*Set problem*. All of the data needs to be repeated exactly.

*Data excerpt*.
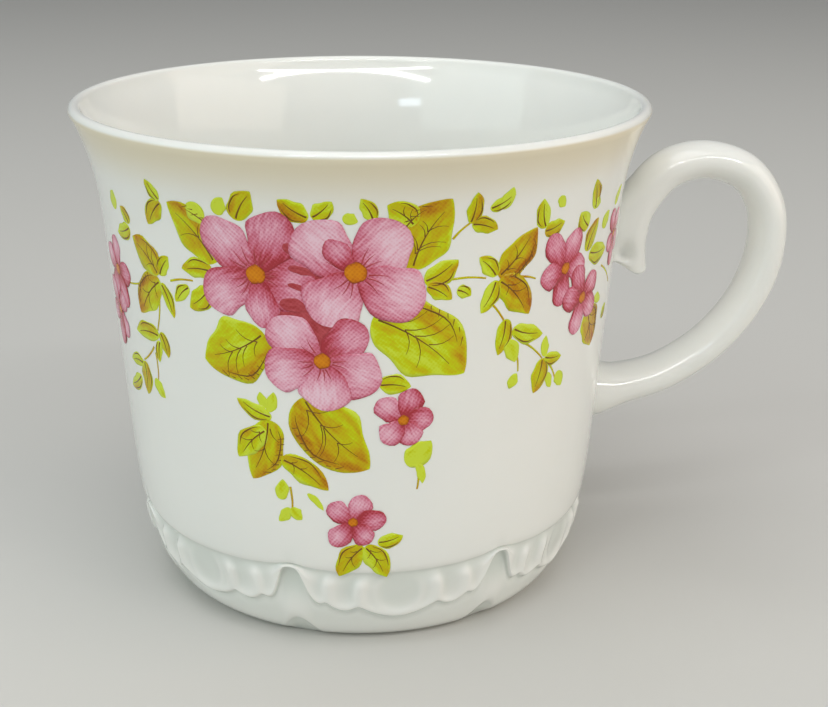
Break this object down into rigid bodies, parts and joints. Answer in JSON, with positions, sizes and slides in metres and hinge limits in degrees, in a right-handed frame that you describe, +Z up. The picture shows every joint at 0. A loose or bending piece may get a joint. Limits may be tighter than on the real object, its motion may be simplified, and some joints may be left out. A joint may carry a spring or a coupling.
{
  "type": "teacup",
  "caption": "Flared porcelain teacup with a gadrooned base, an ear-shaped handle ending in a thorn, and fired enamel flower garlands.",
  "frame": {"origin": "on the cup's axis at the level of the table, in the plane of the foot ring", "axes": "+Z up along the cup's axis, +X from the axis towards the handle, +Y completes a right-handed frame"},
  "size_m": [0.1049, 0.083, 0.072],
  "materials": {
    "glazed_porcelain": "transparent gloss glaze over white porcelain",
    "handle_porcelain": "transparent gloss glaze over white porcelain",
    "joint_slip": "porcelain slip sponged smooth and glazed over",
    "overglaze_enamel": "printed overglaze enamel transfer, fired, slightly raised and glossy"
  },
  "bodies": {
    "root": {"cup_body": "glazed_porcelain", "handle": "handle_porcelain", "upper_slip_joint": "joint_slip", "lower_slip_joint": "joint_slip", "front_garland": "overglaze_enamel", "back_garland": "overglaze_enamel"}
  },
  "joints": []
}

*Completed task*.
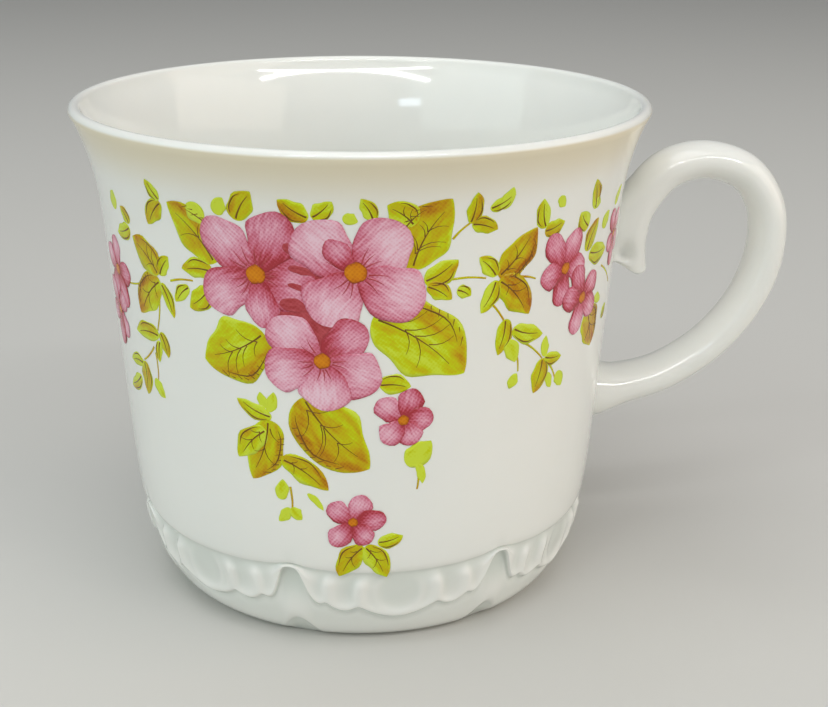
Break this object down into rigid bodies, parts and joints. Answer in JSON, with positions, sizes and slides in metres and hinge limits in degrees, in a right-handed frame that you describe, +Z up. The picture shows every joint at 0. A loose or bending piece may get a joint. Limits may be tighter than on the real object, its motion may be simplified, and some joints may be left out. A joint may carry a spring or a coupling.
{
  "type": "teacup",
  "caption": "Flared porcelain teacup with a gadrooned base, an ear-shaped handle ending in a thorn, and fired enamel flower garlands.",
  "frame": {"origin": "on the cup's axis at the level of the table, in the plane of the foot ring", "axes": "+Z up along the cup's axis, +X from the axis towards the handle, +Y completes a right-handed frame"},
  "size_m": [0.1049, 0.083, 0.072],
  "materials": {
    "glazed_porcelain": "transparent gloss glaze over white porcelain",
    "handle_porcelain": "transparent gloss glaze over white porcelain",
    "joint_slip": "porcelain slip sponged smooth and glazed over",
    "overglaze_enamel": "printed overglaze enamel transfer, fired, slightly raised and glossy"
  },
  "bodies": {
    "root": {"cup_body": "glazed_porcelain", "handle": "handle_porcelain", "upper_slip_joint": "joint_slip", "lower_slip_joint": "joint_slip", "front_garland": "overglaze_enamel", "back_garland": "overglaze_enamel"}
  },
  "joints": []
}